I'm pretty convinced even if N64 had a CD drive Nintendo would have went with a proprietary disc format with a smaller capacity than standard CD-R. My guess is 150MB to maybe 300MB. Vs the standard 650MB CD-R and FF7 took 3 discs. Still leading to Square leaving for PlayStation. Nintendo was so paranoid about piracy. Still are. We saw with Gamecube going miniDVD. Wii did use DVD9 but then Wii U used 25GB discs but no option for dual layer. When PS4 launched some of the larger launch games were 21 ish GB. Wii U's largest game came in 2015 with Xenoblade X at 22GB. I just don't see where FF7 and Square stick with Nintendo if we see the reality of who Nintendo was and still is.

They probably would have used CDs encased in a caddy (this also would have prevented scratching of the disc too which would have been good for kids and teenagers). 

The Super NES CD drive had this design already (again the Nintendo one, not the Sony variant). 

It was a good design actually, most of the issues with CD were addressed right there. It even had basically a blank cartridge that could load data from the disc and once the data is on the cartridge you have basically cartridge like read speeds for your gameplay. 
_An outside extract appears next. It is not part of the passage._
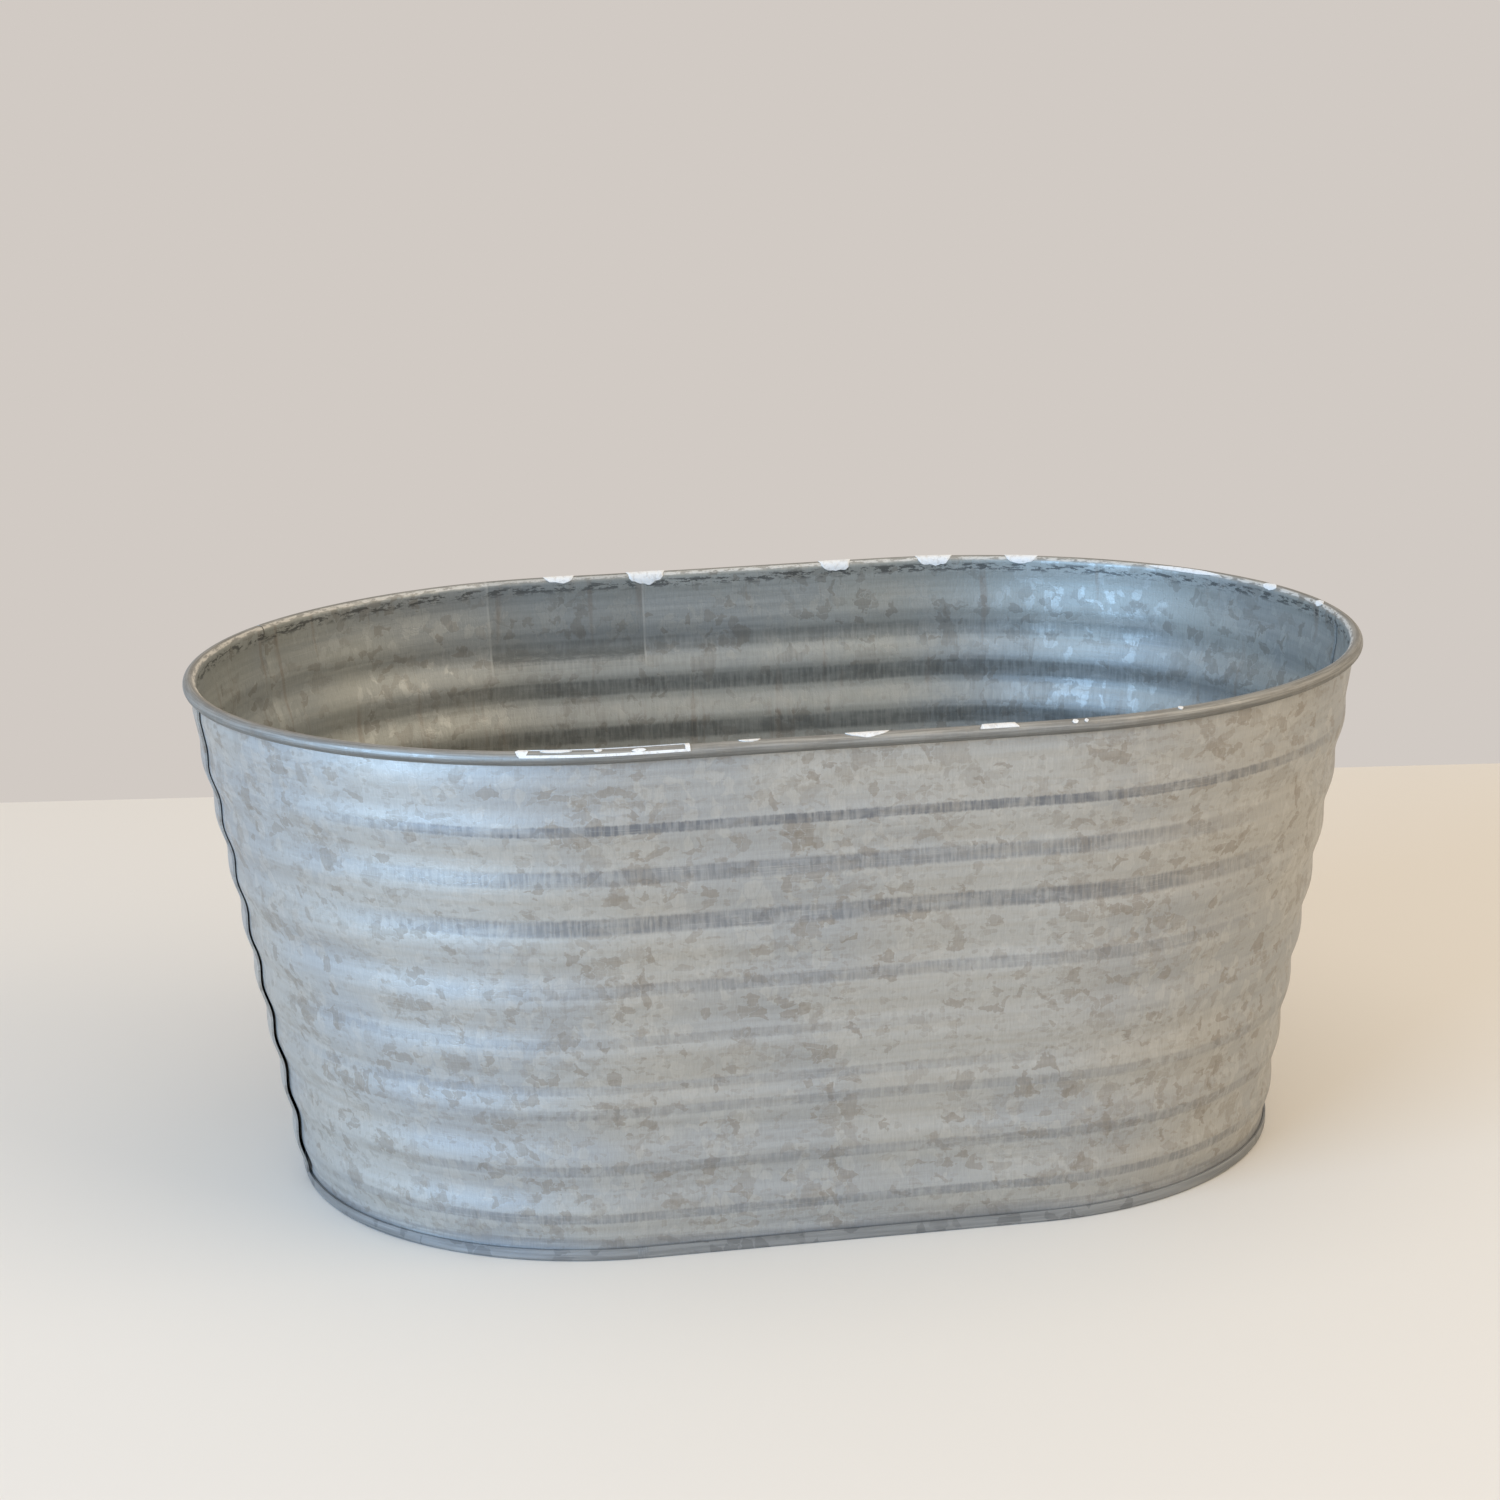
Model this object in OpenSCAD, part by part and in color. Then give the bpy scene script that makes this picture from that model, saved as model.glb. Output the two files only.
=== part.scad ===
// Small oval trough of galvanised sheet steel.
// Two ribbed wall sheets lap over each other at the round ends, their top edge is rolled
// outwards over a wire, and the rim of the base is folded round their lower edge.
// The origin is the centre of the footprint on the floor, +X runs along the trough,
// +Z is up and the front faces -Y. Angles past the middle of an end run away from the sheet's own side.

/* [Body] */
// Length of the straight sides, which is also the distance between the centres of the round ends
side_l = 90; // [30:1:200]
// Outer radius of the wall at the foot, inside the hem
foot_r = 73.1; // [60:0.1:85]
// Outer radius of the wall just under the rolled rim
rim_r = 92.4; // [86:0.1:115]
// Height from the floor to the top of the rolled rim
height = 122.8; // [100:0.1:180]

/* [Sheet] */
// Thickness of the wall sheets, measured level
sheet_t = 0.5; // [0.4:0.05:0.8]
// Thickness of the base sheet
base_t = 0.5; // [0.4:0.05:0.8]

/* [Ribs] */
// Number of rolled ribs up the wall
rib_count = 8; // [4:1:12]
// How far a rib stands out of the wall
rib_depth = 0.8; // [0.3:0.1:1.5]
// Plain upright band at the foot, which the hem grips
foot_band = 4.4; // [4:0.1:9]
// Plain band at the top, from the highest rib to the top of the rim
rim_band = 13; // [11:0.5:30]
// Upright part of the plain band, straight under the rolled rim
neck_h = 4; // [1:0.5:6]

/* [Rim] */
// Diameter of the wire inside the rolled rim
wire_d = 2; // [1.4:0.1:3]
// Clearance round the wire inside the roll
wire_gap = 0.05; // [0.02:0.01:0.1]
// How much of the lower inner quarter of the roll stays open, in degrees
roll_open = 70; // [50:5:85]
// Gap between the two ends of the wire, in the middle of the back
wire_end_gap = 1; // [0.4:0.1:3]

/* [Seams] */
// How far the front sheet's plain edge runs past the middle of the left end, in degrees
left_edge = 35; // [0:1:45]
// How far the back sheet laps over the front sheet at the left end, in degrees
left_lap = 43; // [8:1:60]
// How far the back sheet's plain edge runs past the middle of the right end, in degrees
right_edge = 4; // [0:1:45]
// How far the front sheet laps over the back sheet at the right end, in degrees
right_lap = 13; // [8:1:60]
// Clearance between the two sheets in a lap
lap_gap = 0.1; // [0.05:0.05:0.3]
// Clearance between a sheet's plain edge and the step of the other sheet
edge_gap = 0.3; // [0.2:0.1:1]
// Length of the step that carries a sheet out over the other one
step_l = 2; // [1:0.5:4]
// Clearance of a lap from the rolled rim above it and from the hem below it
lap_end_gap = 0.3; // [0.2:0.1:1]

/* [Base] */
// Height of the hem that is folded up round the foot
hem_h = 2.8; // [2:0.1:3.4]
// Clearance between the wall and each leg of the hem
hem_gap = 0.1; // [0.05:0.05:0.2]
// Depth of the flat on which the hem rests
foot_flat = 0.1; // [0.05:0.01:0.2]
// Height of the underside of the floor above the ground
floor_z = 3; // [1.6:0.1:8]

/* [Hidden] */
$fn = 96;
rib_steps = 10;

// Rolled rim: the inside of the wall runs on as the outside of the roll
roll_bore = wire_d + 2 * wire_gap;
roll_d = roll_bore + 2 * sheet_t;
roll_r = rim_r - sheet_t + roll_d / 2;
roll_z = height - roll_d / 2;

// Folded hem: a channel round the lower edge of the wall
channel_r = sheet_t / 2 + hem_gap;
hem_r = channel_r + base_t;
hem_mid_r = foot_r - sheet_t / 2;
hem_z = hem_r - foot_flat;

// Wall heights: the plain foot band, the ribs, the sloping plain band and the upright neck
neck_z = height - roll_d - neck_h;
rib_low = foot_band;
rib_high = height - rim_band;
rib_pitch = (rib_high - rib_low) / rib_count;
rib_heights = [for (i = [0 : rib_count * rib_steps]) rib_low + i * rib_pitch / rib_steps];

// Laps lie between the hem and the rolled rim
lap_low = hem_h + lap_end_gap;
lap_high = height - roll_d - lap_end_gap;
lap_out = sheet_t + lap_gap;

sheet_colour = [0.66, 0.65, 0.62];
base_colour = [0.58, 0.60, 0.61];
wire_colour = [0.50, 0.50, 0.50];

function taper_share(z) = min(1, max(0, (z - foot_band) / (neck_z - foot_band)));
function rib_share(z) = (1 - cos(360 * (z - rib_low) / rib_pitch)) / 2;
function rib(z) = z <= rib_low || z >= rib_high ? 0 : rib_depth * rib_share(z);
function wall_r(z) = foot_r + (rim_r - foot_r) * taper_share(z) + rib(z);
function degrees_at(length, r) = length / r * 180 / PI;
function between(low, high) = [low, for (z = rib_heights) if (z > low && z < high) z, neck_z, high];

// Strip of wall section between two heights, from inner to outer distance off the wall's outer face
module strip(low, high, inner, outer) {
    z_up = between(low, high);
    z_down = [for (i = [len(z_up) - 1 : -1 : 0]) z_up[i]];
    polygon(concat(
        [for (z = z_up) [wall_r(z) + outer, z]],
        [for (z = z_down) [wall_r(z) + inner, z]]
    ));
}

// Rolled edge, open at its lower inner quarter
module roll_section() {
    translate([roll_r, roll_z]) difference() {
        circle(d = roll_d);
        circle(d = roll_bore);
        polygon([
            [0, 0], [-roll_d, 0], [-roll_d, -roll_d],
            [-roll_d * tan(90 - roll_open), -roll_d]
        ]);
    }
}

module plain_section() {
    strip(hem_z, roll_z, -sheet_t, 0);
    roll_section();
}

module lap_section() {
    strip(lap_low, lap_high, lap_gap, lap_out);
}

module step_section() {
    strip(lap_low, lap_high, -sheet_t, lap_out);
}

// Sweeps a section about the axis of a round end, between two angles
module round_end(from, to) {
    rotate([0, 0, from]) rotate_extrude(angle = to - from) children();
}

// Sweeps a section along the straight side at +Y
module straight_side() {
    translate([-side_l / 2, 0, 0]) rotate([90, 0, 90])
        linear_extrude(height = side_l) children();
}

// One wall sheet, drawn as the back one. Its plain edge is at the right end and its lap at the left end.
module wall_sheet(own_edge, other_edge, lap) {
    step_end = 180 - other_edge - degrees_at(edge_gap, foot_r);
    step_start = step_end - degrees_at(step_l, foot_r);
    lap_end = 180 - other_edge + lap;
    translate([side_l / 2, 0, 0]) round_end(90, -own_edge) plain_section();
    straight_side() plain_section();
    translate([-side_l / 2, 0, 0]) {
        round_end(90, step_end) plain_section();
        round_end(step_start, step_end) step_section();
        round_end(step_start, lap_end) lap_section();
    }
}

module front_wall() {
    color(sheet_colour) rotate([0, 0, 180]) wall_sheet(left_edge, right_edge, right_lap);
}

module back_wall() {
    color(sheet_colour) wall_sheet(right_edge, left_edge, left_lap);
}

// Floor, inner leg, rounded fold with its flat, and outer leg of the base
module base_section() {
    inner_leg = hem_mid_r - hem_r;
    outer_leg = hem_mid_r + channel_r;
    translate([0, floor_z]) square([inner_leg + base_t, base_t]);
    translate([inner_leg, hem_z]) square([base_t, floor_z + base_t - hem_z]);
    translate([outer_leg, hem_z]) square([base_t, hem_h - hem_z]);
    intersection() {
        translate([hem_mid_r, hem_z]) difference() {
            circle(r = hem_r);
            circle(r = channel_r);
        }
        translate([inner_leg, 0]) square([2 * hem_r, hem_z]);
    }
}

module base_pan() {
    color(base_colour) for (turn = [0, 180]) rotate([0, 0, turn]) {
        translate([side_l / 2, 0, 0]) round_end(-90, 90) base_section();
        straight_side() base_section();
    }
}

module wire_section() {
    translate([roll_r, roll_z]) circle(d = wire_d);
}

module rim_wire() {
    color(wire_colour) difference() {
        for (turn = [0, 180]) rotate([0, 0, turn]) {
            translate([side_l / 2, 0, 0]) round_end(-90, 90) wire_section();
            straight_side() wire_section();
        }
        translate([0, roll_r, roll_z]) cube([wire_end_gap, 2 * wire_d, 2 * wire_d], center = true);
    }
}

front_wall();
back_wall();
base_pan();
rim_wire();
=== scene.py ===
import math

import bmesh
import bpy
from mathutils import Matrix, Quaternion, Vector, noise


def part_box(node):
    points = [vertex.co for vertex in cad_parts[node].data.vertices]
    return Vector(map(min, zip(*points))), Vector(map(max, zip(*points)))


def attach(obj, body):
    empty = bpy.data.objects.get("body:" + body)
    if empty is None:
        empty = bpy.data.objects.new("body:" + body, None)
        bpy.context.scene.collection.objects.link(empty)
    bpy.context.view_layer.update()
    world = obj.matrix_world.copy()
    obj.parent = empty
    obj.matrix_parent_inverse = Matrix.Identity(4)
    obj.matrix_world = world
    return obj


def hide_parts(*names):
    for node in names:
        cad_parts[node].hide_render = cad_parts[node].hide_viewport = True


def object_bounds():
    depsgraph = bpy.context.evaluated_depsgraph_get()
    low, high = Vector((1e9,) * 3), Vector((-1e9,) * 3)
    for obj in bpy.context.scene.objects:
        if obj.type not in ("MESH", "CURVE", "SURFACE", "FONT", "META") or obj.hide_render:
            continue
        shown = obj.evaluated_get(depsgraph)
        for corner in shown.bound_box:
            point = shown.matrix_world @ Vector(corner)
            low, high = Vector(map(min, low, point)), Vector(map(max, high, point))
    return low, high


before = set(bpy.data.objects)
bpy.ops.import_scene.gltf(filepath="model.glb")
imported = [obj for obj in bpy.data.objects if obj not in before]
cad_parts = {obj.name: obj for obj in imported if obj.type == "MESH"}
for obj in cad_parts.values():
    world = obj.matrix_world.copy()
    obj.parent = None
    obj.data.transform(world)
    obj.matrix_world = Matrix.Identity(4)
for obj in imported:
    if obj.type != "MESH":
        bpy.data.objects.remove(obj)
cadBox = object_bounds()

print("frame loaded:", ", ".join(sorted(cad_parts)))

# Lengths are in millimetres until a mesh is finished, and mm turns them into metres
mm = 0.001
baseLow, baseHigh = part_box("base_pan")
wireLow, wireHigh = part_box("rim_wire")

# Sizes read off the frame, so that every new piece lies where the solids lie
half = ((baseHigh.x - baseLow.x) - (baseHigh.y - baseLow.y)) / 2 / mm  # half a straight side
wireRadius = (wireHigh.z - wireLow.z) / 2 / mm
rollZ = (wireHigh.z + wireLow.z) / 2 / mm
rollR = wireHigh.y / mm - wireRadius
rollOuter = cadBox[1].y / mm - rollR
height = cadBox[1].z / mm
hemOuter = baseHigh.y / mm
floorTop = baseHigh.z / mm

sheet = {
    "thick": 0.5,
    "gap": 0.1,
    "hem": 2.8,
    "lapOut": 0.6,
    "lapLow": 3.1,
    "lapHigh": 119.4,
    "step": 2.0,
}
midR = rollOuter - sheet["thick"] / 2  # radius of the rolled sheet's middle
rollTurn = 290  # degrees of the roll, from the wall over the wire
footR = hemOuter - sheet["thick"] - sheet["gap"]
rimR = rollR - rollOuter + sheet["thick"]
neckZ = height - 2 * rollOuter - 4
refR = 84  # radius at which lengths round the ends are measured
endArc = math.pi * refR
trackLength = 4 * half + 2 * endArc

ribs = {"count": 8, "deep": 0.8, "low": 4.4, "high": height - 13, "steps": 12}
ribPitch = (ribs["high"] - ribs["low"]) / ribs["count"]


def smooth(share):
    share = min(1, max(0, share))
    return share * share * (3 - 2 * share)


def wallRadius(z):  # outer face of the wall, measured from the axis of an end
    share = min(1, max(0, (z - ribs["low"]) / (neckZ - ribs["low"])))
    swell = 0
    if ribs["low"] < z < ribs["high"]:
        swell = ribs["deep"] * (1 - math.cos(2 * math.pi * (z - ribs["low"]) / ribPitch)) / 2
    return footR + (rimR - footR) * share + swell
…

You can see right there (circa 1992/1993) that the discs were encased in a caddy. This also would have made piracy much more difficult as you couldn't just insert a naked CD disc, you'd have to have some kind of black market plastic casing and given this was the 90s, most people wouldn't have bothered ordering some black market device via mail order or something. 

The caddy also contained a lock out chip for security and small amounts of storage for game saves so you wouldn't have needed a memory card. This design addressed virtually every problem that CDs had, they were stupid to ditch it. They could have used this design for the N64.